Hi, Maery. I love the concept of a desire statement. My youngest sister married a man from Tanzania in May. They are having another family gathering and ceremony in Tanzania in August. I decided that I didn’t want to miss that experience with my sister, so am joining her and a few others for a 15 day trip to Tanzania. This also is a big undertaking for me. It is requiring lists and lots of “what is the next step in this planning procrss” decision making. I am the person who usually fills my car for a one day visit with my family. Thinking of going to a different country for 2 weeks with 2 suitcases is causing me a bit of anxiety.
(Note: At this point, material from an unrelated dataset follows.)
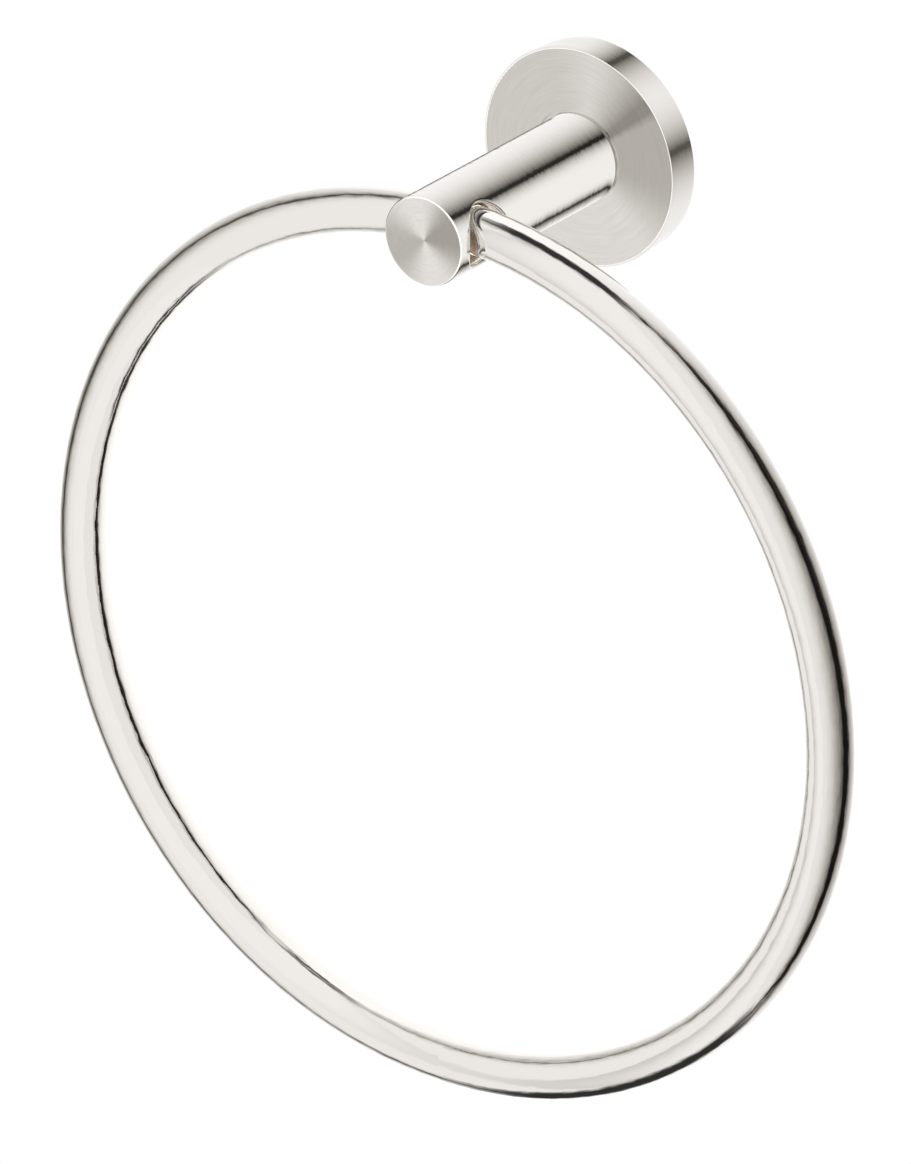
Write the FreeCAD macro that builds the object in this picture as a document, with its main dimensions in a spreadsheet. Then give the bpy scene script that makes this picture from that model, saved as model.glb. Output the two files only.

But, I have faith the bags will get packed with the appropriate items and i am going to have a great time when i am there. We do have several planning meetings scheduled and a text group where we communicate things we learn and things each of us are thinking about. Thank you for your beautiful writing. I so appreciate it!!
Tanzania! That sounds so exciting! But I can relate to your dilemma. Preparing for a flight is another big challenge for me, even when it’s domestic. I prefer a road trip where I can just toss things into the car until I’ve filled up the entire back seat with stuff I don’t end up needing. It’s good seeing you here and on your Twitter posts. I still miss our music group. Enjoy your trip! I look forward to seeing whatever you end up posting about it.
I admire your commitment in making good plans to accomplish something that you really want to do, putting in the time and effort. Which ever number you choose, they all sound like fun.
and thanks for sharing so much, about the tree and your dad and about yourself. Keep writing, you are so good at it.
I loved your description of your ash tree. I too loved a tree in my grandma’s yard that was eventually destroyed by a Hurricane. My grandpa replanted another tree that truly disappointed me because it wasn’t climbable. But years later, my sons were able to have the same experience in that tree that I did in the previous tree. Thanks for reminding me of these loving memories!
April, I’m so sorry I missed seeing your comment until today. I feel for your childhood tree loss. Those viewpoints from up in the sky can carry us a long way. I’m glad that your sons were able to have a tree to climb.